In 1983 playwright Ian Curteis, who had written for television for many years, started considering the idea of a play based on the Falklands War, an idea the BBC welcomed wholeheartedly. However, when he tried to research into what had actually happened, he ran full-tilt into a barrage of anger against the BBC from virtually all those involved in the conduct of the war. He wisely decided to drop the matter for a while and allow tempers to cool. Two years went by, after which he finally started work. When he was happy with the draft, he dispatched it to the BBC (1986). Studios were duly allocated for the making of the play, and a slot was reserved in the schedules. There was some question as to whether its broadcast should go ahead with an election in the offing (this was then expected sometime in 1987, and the latest possible date was 1988), but the BBC told Curteis this would not affect transmission in any way.
In the time between the war and the finishing of the book, it seems the BBC had lurched further towards the Left. In 1984, with the Labour Party being torn apart by the extreme-Left Militant Tendency, Panorama (again!) broadcast Maggie's Militant Tendency, alleging extreme-Right members of the Tory party in the same way. The programme was immediately shown to be a complete fabrication, and the BBC had to pay the Tories an out-of-court settlement. The affair only served to worsen relations between Broadcasting House and Downing Street, and calls to abolish the licence-fee (the means by which the BBC get its money) increased.
The first crisis over The Falklands Play (Curteis' play) occurred when the BBC's new Head of Plays, Peter Goodchild, met Curteis and implied that the character of the prime minister should be recast and portrayed in a bad light. One thing he was particularly unhappy about was the fact of her writing personal handwritten letters to all the families of dead British soldiers, which he wanted removed. That this was a true fact was, in his eyes, irrelevant. He also wanted to put in that ministers conducted the war in regard to the next election (an allegation which all military commanders had long confirmed as untrue), and to take out references to Britain's long-standing fight against aggressors around the world.
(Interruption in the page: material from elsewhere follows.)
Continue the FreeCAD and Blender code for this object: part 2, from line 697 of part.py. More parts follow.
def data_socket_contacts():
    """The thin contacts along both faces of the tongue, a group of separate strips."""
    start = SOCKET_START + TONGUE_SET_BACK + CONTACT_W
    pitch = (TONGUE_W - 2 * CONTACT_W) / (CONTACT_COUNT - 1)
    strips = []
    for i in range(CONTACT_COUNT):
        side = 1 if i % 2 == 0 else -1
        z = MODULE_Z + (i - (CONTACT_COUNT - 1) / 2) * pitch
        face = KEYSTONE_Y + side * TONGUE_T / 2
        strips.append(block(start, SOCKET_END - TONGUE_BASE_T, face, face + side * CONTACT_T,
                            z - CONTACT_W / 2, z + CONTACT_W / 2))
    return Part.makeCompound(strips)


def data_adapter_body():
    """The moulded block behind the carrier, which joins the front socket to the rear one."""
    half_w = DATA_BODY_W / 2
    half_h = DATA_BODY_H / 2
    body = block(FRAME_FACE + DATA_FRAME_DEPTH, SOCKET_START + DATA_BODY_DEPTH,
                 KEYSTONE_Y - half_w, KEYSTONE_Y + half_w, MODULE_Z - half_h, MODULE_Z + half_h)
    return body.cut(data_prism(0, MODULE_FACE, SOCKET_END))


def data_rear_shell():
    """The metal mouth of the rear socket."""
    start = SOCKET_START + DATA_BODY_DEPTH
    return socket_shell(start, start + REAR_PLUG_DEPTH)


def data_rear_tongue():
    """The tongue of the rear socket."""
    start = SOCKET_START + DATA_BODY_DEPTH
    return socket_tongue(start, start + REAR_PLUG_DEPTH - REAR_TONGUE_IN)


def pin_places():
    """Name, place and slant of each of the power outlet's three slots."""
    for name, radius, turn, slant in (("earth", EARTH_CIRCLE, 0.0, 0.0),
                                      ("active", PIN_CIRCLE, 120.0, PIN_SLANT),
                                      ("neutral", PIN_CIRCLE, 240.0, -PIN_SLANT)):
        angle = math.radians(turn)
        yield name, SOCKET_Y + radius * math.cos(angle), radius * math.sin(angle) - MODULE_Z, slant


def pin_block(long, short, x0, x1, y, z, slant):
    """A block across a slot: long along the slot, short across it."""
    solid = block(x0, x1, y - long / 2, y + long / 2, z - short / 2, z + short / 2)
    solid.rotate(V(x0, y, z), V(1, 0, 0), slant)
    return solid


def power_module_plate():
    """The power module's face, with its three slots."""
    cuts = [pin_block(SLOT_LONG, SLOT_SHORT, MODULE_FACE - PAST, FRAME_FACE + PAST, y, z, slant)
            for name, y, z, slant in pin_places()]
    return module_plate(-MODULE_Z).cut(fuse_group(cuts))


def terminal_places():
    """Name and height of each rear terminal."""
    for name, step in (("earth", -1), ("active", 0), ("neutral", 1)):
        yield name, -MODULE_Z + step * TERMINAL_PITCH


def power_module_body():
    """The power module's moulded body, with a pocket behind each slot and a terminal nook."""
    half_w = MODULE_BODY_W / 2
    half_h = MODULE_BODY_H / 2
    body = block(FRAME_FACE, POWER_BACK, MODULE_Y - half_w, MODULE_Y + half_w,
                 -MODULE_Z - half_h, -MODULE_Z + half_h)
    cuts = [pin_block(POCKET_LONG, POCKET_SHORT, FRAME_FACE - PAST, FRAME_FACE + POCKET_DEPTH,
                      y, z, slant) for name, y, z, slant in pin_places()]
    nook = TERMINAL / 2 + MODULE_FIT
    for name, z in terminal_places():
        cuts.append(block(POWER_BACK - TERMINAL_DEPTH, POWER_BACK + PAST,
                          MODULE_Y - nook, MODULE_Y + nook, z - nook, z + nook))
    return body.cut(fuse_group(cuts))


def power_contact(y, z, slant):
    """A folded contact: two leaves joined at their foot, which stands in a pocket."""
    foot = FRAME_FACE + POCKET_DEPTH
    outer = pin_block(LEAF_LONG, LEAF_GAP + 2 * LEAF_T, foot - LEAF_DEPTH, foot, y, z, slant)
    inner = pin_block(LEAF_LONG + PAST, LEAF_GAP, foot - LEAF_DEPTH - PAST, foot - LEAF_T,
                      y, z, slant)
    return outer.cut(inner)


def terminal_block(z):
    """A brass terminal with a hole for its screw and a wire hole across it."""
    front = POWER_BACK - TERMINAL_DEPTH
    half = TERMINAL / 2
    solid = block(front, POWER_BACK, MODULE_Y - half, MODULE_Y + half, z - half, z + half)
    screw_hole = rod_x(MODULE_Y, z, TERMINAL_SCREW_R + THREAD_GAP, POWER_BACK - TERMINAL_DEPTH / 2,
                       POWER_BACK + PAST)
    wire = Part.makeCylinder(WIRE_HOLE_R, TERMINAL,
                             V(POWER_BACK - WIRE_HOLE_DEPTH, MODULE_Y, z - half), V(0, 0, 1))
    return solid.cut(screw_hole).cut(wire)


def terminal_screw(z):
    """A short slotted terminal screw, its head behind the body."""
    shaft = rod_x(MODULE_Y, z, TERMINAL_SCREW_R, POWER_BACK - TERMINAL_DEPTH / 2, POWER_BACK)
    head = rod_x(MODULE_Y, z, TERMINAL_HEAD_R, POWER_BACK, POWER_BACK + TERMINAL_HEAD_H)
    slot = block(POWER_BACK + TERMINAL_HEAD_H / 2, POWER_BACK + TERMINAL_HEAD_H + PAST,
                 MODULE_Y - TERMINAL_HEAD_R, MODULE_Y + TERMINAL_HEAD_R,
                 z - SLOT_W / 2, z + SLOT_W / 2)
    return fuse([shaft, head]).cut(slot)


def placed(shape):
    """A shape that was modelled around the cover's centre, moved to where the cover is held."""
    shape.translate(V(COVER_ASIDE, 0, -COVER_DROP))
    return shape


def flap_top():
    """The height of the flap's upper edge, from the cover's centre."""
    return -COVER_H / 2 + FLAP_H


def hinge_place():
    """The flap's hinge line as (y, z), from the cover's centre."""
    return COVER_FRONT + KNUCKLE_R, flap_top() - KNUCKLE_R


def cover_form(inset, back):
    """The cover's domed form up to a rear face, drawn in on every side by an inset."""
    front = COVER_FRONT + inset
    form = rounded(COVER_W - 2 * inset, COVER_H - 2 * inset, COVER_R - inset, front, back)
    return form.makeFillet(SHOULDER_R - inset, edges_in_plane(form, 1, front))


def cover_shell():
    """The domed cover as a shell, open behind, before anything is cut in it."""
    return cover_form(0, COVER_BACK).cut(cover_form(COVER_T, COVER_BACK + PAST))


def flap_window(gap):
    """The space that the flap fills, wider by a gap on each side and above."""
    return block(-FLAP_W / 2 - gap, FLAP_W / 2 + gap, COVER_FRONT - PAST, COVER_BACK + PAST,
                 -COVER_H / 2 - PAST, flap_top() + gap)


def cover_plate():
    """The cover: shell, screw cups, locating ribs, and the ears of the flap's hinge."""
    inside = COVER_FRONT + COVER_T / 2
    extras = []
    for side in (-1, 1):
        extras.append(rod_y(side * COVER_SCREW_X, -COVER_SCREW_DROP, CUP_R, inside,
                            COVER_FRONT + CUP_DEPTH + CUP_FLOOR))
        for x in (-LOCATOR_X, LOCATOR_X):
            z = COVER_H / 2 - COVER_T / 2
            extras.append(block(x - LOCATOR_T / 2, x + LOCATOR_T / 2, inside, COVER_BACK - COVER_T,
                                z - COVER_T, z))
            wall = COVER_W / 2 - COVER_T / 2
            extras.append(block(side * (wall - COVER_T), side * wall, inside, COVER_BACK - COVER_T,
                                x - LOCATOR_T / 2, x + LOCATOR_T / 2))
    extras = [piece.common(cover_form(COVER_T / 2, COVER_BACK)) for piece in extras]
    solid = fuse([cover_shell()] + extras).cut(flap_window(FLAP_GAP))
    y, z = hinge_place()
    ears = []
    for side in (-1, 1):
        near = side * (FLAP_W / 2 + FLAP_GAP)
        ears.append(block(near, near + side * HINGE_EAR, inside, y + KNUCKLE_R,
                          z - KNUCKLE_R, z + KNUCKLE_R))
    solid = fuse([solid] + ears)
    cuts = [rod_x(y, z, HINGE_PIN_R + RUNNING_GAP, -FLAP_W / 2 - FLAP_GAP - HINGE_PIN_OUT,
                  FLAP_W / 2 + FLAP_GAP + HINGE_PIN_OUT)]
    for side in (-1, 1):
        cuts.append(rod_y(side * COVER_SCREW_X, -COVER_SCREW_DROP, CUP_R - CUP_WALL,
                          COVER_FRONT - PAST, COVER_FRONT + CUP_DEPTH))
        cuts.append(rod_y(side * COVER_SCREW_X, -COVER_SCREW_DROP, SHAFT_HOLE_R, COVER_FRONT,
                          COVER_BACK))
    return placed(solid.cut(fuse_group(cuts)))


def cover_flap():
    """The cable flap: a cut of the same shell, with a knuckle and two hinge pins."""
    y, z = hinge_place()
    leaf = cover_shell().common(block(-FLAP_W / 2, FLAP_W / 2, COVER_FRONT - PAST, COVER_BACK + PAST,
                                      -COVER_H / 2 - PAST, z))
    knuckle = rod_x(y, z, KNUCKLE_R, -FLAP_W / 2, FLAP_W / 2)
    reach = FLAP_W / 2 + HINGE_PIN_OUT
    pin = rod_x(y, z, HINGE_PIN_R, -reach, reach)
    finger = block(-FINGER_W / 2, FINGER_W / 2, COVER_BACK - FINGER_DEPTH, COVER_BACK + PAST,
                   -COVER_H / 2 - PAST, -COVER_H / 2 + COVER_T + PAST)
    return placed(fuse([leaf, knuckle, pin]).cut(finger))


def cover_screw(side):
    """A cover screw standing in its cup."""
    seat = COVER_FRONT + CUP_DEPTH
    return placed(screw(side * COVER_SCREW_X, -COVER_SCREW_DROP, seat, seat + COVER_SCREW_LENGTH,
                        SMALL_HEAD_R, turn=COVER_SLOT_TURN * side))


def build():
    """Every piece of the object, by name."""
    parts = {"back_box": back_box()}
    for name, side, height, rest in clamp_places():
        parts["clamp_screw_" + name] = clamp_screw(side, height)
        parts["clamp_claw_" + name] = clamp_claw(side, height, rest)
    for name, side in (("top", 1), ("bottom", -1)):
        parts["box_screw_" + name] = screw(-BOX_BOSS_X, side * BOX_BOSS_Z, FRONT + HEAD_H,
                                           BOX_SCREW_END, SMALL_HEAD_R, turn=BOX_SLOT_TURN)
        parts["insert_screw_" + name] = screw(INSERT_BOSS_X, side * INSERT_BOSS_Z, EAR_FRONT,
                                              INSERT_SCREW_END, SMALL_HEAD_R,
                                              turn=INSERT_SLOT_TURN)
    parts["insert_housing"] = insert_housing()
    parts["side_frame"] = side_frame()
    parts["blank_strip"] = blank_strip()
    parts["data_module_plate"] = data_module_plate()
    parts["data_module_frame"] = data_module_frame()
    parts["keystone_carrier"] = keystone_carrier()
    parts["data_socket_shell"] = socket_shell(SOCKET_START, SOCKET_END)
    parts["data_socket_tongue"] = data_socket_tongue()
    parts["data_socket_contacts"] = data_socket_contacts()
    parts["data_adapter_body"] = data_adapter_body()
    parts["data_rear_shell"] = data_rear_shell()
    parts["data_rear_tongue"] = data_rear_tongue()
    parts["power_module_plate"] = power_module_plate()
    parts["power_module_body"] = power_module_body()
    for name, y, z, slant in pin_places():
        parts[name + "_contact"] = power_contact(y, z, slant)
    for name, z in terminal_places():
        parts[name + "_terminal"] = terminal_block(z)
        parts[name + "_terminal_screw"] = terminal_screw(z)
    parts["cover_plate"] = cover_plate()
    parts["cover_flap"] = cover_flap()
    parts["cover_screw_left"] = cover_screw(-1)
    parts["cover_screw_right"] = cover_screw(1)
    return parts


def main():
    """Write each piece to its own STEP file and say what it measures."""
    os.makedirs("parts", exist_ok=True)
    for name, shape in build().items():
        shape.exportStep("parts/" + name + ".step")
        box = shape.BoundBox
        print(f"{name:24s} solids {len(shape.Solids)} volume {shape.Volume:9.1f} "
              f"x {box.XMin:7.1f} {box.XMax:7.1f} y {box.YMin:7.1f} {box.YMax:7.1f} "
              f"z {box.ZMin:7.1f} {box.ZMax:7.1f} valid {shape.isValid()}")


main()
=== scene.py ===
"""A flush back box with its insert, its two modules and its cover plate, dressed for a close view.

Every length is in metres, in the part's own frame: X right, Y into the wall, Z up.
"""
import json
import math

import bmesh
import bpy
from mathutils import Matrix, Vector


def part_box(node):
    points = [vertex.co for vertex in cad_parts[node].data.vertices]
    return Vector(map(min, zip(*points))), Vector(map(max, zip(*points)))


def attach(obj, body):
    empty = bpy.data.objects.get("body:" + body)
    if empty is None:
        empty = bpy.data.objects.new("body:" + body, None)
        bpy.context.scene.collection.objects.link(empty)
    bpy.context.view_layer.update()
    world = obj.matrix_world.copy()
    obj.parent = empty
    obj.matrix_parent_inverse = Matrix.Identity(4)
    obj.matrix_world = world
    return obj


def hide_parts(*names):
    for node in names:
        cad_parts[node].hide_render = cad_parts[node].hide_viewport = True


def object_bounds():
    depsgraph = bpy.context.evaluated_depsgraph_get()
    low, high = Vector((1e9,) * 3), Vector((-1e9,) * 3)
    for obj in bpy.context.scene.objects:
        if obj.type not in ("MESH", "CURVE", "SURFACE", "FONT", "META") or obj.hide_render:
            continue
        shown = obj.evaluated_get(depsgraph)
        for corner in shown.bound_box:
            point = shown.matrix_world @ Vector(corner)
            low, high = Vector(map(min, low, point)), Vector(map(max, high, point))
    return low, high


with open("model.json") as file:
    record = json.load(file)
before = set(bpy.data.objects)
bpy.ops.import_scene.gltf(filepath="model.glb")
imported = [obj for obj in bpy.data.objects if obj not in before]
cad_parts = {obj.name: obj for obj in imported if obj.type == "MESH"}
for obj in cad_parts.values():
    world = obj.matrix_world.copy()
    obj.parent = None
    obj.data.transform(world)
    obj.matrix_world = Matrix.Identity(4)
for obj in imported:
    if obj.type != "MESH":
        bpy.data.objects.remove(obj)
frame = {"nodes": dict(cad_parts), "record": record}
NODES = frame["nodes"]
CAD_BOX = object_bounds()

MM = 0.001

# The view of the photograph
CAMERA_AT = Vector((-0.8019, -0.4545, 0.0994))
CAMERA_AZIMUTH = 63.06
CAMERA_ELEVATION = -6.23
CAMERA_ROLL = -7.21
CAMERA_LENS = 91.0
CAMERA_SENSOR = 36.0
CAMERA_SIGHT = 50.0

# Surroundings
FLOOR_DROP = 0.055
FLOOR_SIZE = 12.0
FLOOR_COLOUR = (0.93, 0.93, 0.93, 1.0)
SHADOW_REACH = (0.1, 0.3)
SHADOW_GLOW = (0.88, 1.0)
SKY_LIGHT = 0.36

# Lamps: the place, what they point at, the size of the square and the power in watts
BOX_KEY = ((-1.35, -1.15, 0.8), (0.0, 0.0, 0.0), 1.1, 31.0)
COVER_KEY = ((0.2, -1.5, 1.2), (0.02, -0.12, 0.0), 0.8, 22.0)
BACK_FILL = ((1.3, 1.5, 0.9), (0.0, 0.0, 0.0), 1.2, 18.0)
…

Curteis' contract with the BBC gave him the final say over such matters, and when he questioned Goodchild over this, the Head of Plays backed down immediately. However, on returning to the BBC he sent Curteis a letter telling him the changes were mandatory if the play was to go ahead. Curteis flatly refused.
On August 3rd, 1985, the BBC transmitted The Queen's Arms, which portrayed British soldiers as drunken, jingoistic warmongers. This did not prove a popular move, much to the BBC's surprise. A few days later, whilst Curteis was on holiday in Ireland, they cancelled TFP because (they claimed) of the forthcoming election. The BBC then broadcast The Monocled Mutineer, which they claimed was the 'true' story of the Etaples Mutiny of 1917, a claim they later denied when it was shown to be blatantly untrue. This produced a classic quote from the BBC, who said that just because they had advertized it as a true-life story, that didn't mean it had actually happened. Yes, I had to read it a second time too. Ironically this proved to be their undoing, for too many people knew of the TFP scandal, and with BBC bias so much in the news, in September it inevitably exploded onto the papers.
The BBC was caught in a terrible position, one made worse when it emerged a third anti-war film, Tumbledown, was in production and would again show the Falklands War in a bad light. Worse still, the BBC had cancelled the budget ceiling for this film, increasing the impression of rottenness at their core. And this film was to be broadcast in October 1987 - one of the favoured dates for the forthcoming general election! (The BBC had covered May 1987, the other most likely date, with another anti-Tory play about a past scandal). Yet although the BBC was not going to broadcast Curteis' play, they were also making sure no-one else could. Anglia TV approached the BBC to ask if they could buy the rights to TFP, but the BBC flatly refused, and tried to prevent the press from finding out. The BBC then started to put it about that the play had been cancelled not because of the election but because it was so awful - strange, because if that were true, why had they allocated a spot in the schedules for it and why did they not jump at the chance to sell it on?
The BBC was in a no-win situation. Tumbledown was postponed until after any possible election date, and when it finally emerged in 1990, it proved it was to quality tv what Elizabeth Taylor was to marriage security. What little reputation the BBC had for honour in broadcasting was destroyed. At the price of one programme, fifty years of reputation was gone forever.
TFP was finally broadcast on the digital BBC4 (watched by two men and a dog) in 2002, and later that year was slipped out late on Jubilee Tuesday on BBC2. There was none of the usual heavy advertising that matched other programmes, nor did the BBC use their then-current trick of sending out messages to advanced video recorders forcing them to record it. Biased, Bankrupt and Corrupt.